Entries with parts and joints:
------------------------------------------------

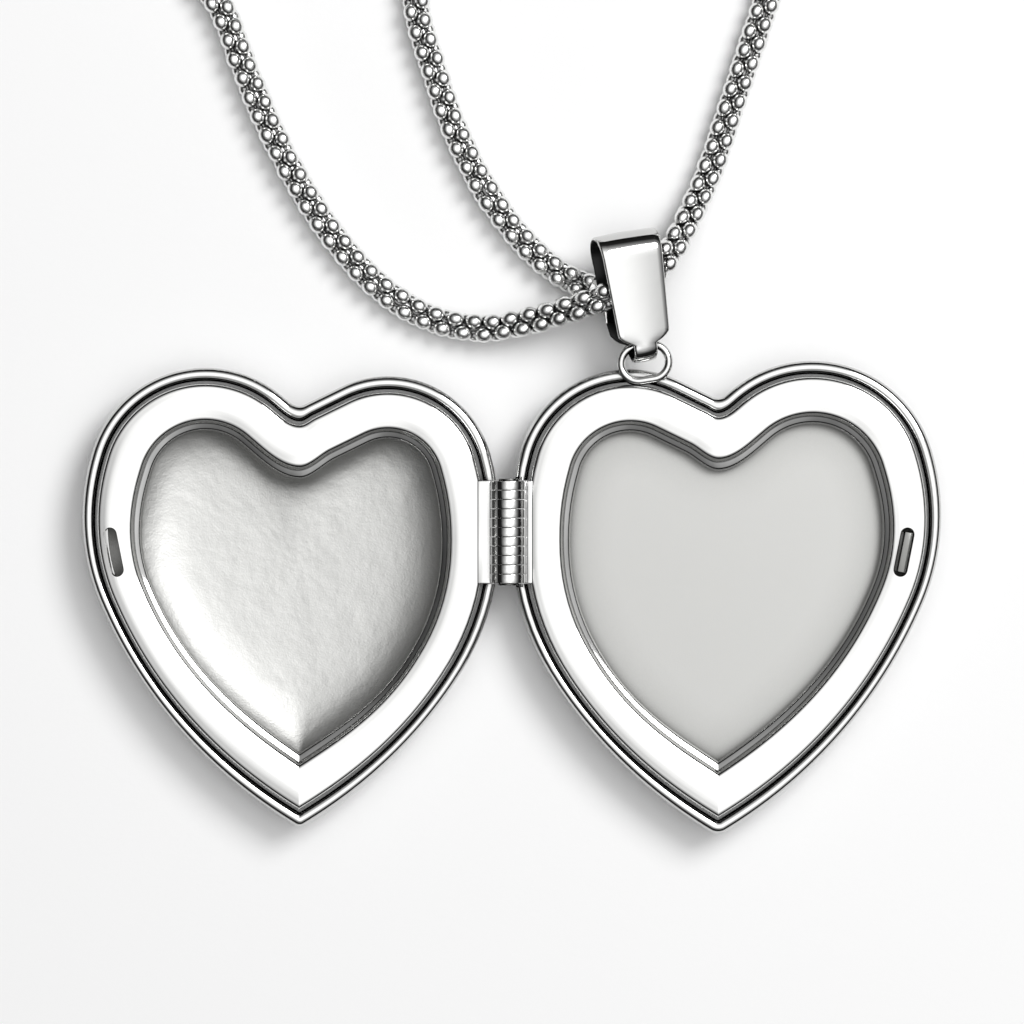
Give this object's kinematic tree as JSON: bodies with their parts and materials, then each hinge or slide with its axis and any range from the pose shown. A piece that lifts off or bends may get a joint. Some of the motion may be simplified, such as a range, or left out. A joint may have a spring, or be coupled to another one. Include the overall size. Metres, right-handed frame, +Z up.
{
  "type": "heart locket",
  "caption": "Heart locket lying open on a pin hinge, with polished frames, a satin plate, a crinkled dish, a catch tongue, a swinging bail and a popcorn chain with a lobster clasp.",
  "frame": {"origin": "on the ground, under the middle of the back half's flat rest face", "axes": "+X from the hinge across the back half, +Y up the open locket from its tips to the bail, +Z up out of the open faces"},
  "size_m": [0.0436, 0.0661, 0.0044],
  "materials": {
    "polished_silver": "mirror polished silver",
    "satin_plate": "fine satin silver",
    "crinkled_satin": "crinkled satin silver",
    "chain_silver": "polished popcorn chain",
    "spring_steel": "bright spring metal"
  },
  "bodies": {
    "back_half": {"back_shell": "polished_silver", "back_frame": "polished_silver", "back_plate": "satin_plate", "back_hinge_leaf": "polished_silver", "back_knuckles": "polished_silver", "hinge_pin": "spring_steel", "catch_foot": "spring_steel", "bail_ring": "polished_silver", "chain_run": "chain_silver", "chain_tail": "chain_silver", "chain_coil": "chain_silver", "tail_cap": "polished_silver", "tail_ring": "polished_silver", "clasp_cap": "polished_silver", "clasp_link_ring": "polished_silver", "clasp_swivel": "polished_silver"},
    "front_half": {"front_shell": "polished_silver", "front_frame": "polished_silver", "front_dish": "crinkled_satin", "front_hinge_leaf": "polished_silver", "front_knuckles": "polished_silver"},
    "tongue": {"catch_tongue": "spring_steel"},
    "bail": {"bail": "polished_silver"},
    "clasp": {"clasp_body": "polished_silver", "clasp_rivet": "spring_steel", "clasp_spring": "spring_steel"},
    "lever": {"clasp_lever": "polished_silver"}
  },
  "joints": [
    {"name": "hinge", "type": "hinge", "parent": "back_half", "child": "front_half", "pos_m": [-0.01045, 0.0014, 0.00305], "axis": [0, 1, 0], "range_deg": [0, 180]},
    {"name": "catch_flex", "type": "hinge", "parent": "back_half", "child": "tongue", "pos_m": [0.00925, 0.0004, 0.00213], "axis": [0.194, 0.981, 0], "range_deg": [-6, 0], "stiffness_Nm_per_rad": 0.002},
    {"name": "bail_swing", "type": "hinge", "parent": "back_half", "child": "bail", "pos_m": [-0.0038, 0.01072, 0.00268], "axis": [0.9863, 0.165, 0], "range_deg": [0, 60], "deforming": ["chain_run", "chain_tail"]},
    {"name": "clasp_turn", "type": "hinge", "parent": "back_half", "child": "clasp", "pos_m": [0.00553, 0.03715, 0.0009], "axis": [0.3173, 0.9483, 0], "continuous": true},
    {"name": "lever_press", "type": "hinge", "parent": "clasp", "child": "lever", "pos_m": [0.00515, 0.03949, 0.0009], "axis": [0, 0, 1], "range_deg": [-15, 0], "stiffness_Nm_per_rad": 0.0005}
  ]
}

------------------------------------------------

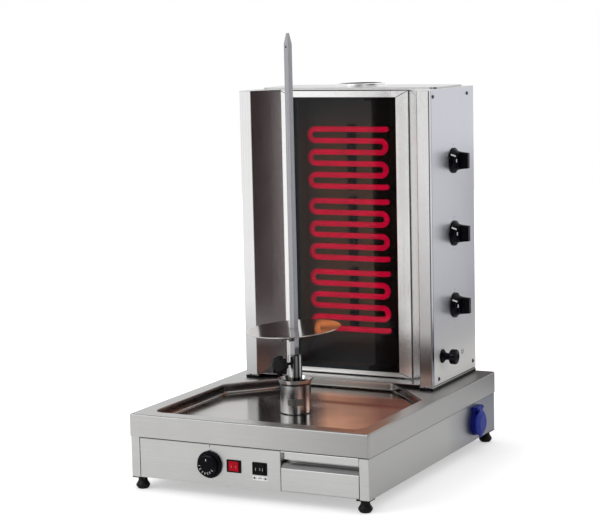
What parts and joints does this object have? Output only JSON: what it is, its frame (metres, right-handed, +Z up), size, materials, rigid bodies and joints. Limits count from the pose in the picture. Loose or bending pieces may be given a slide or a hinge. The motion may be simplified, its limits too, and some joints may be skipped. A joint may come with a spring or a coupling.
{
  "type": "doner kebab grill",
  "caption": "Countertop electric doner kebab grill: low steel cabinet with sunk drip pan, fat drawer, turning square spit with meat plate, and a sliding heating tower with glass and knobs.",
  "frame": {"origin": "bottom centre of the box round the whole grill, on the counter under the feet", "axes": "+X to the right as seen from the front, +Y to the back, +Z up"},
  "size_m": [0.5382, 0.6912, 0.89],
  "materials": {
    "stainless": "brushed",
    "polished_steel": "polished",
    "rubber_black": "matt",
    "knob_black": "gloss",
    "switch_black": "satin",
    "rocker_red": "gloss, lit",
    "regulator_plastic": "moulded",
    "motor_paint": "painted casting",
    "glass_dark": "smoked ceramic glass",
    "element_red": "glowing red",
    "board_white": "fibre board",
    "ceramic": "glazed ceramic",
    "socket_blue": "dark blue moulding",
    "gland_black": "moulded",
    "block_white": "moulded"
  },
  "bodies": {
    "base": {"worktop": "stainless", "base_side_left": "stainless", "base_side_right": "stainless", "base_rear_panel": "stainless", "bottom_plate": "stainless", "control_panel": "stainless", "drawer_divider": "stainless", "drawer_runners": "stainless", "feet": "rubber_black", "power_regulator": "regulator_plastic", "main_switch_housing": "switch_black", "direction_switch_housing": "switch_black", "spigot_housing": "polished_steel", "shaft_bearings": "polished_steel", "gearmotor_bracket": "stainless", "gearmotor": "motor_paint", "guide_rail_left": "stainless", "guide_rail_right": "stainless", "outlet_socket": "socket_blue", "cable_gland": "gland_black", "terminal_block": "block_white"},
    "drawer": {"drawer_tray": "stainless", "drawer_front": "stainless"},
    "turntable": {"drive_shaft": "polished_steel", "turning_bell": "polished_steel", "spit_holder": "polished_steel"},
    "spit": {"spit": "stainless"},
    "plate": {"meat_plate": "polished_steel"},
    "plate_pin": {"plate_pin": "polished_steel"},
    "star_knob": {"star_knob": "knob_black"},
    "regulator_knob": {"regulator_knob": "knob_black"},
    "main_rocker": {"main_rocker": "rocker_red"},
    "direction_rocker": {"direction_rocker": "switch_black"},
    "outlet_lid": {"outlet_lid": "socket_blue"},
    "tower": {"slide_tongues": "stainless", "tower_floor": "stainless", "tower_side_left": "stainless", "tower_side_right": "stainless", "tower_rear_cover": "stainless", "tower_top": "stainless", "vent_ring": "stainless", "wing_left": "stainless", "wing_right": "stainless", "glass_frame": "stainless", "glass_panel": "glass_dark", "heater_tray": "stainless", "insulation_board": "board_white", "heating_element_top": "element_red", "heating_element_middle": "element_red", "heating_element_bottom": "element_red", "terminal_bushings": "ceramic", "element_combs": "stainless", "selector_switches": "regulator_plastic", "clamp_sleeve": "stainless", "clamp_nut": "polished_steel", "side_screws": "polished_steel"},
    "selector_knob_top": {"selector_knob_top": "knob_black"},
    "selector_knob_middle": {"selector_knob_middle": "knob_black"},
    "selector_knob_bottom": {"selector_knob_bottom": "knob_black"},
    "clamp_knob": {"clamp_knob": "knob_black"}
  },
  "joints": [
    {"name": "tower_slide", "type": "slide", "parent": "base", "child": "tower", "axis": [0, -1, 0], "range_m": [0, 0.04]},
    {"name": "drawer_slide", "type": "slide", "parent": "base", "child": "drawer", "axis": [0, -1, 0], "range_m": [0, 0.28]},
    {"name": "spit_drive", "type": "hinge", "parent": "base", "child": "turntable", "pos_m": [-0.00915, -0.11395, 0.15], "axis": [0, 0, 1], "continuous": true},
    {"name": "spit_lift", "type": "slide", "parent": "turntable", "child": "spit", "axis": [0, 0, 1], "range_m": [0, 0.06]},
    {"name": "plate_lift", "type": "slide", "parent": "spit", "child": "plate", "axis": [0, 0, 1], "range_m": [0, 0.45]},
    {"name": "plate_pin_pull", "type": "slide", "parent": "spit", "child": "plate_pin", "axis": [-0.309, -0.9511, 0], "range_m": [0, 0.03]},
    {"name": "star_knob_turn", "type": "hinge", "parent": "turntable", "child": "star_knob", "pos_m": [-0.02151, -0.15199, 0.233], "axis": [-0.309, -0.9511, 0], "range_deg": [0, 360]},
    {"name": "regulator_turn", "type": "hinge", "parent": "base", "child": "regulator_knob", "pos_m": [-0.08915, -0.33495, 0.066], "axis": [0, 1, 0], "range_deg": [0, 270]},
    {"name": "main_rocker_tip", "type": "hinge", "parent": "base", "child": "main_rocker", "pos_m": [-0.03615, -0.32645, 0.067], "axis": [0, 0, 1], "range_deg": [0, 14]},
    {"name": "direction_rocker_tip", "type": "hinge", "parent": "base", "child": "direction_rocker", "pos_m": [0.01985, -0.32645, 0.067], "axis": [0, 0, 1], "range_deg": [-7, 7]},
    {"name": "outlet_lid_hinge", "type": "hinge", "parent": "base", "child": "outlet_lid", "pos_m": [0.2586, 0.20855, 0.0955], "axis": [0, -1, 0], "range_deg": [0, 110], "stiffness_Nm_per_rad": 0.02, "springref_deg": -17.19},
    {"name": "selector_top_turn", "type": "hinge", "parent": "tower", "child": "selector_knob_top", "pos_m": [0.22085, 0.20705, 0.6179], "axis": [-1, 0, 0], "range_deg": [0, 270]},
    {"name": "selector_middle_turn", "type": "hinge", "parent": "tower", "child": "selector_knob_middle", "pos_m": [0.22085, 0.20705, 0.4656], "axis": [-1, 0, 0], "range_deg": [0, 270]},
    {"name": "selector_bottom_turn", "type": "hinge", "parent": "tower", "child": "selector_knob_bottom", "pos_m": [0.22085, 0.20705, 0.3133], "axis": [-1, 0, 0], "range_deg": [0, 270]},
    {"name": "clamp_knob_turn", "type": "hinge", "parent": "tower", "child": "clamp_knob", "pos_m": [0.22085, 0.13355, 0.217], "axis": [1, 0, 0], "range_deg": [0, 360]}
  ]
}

------------------------------------------------

## [Task description]
Copy each line in the data that holds the word "bodies".

## [Output for this task]
Give this object's kinematic tree as JSON: bodies with their parts and materials, then each hinge or slide with its axis and any range from the pose shown. A piece that lifts off or bends may get a joint. Some of the motion may be simplified, such as a range, or left out. A joint may have a spring, or be coupled to another one. Include the overall size. Metres, right-handed frame, +Z up.
  "bodies": {
What parts and joints does this object have? Output only JSON: what it is, its frame (metres, right-handed, +Z up), size, materials, rigid bodies and joints. Limits count from the pose in the picture. Loose or bending pieces may be given a slide or a hinge. The motion may be simplified, its limits too, and some joints may be skipped. A joint may come with a spring or a coupling.
  "bodies": {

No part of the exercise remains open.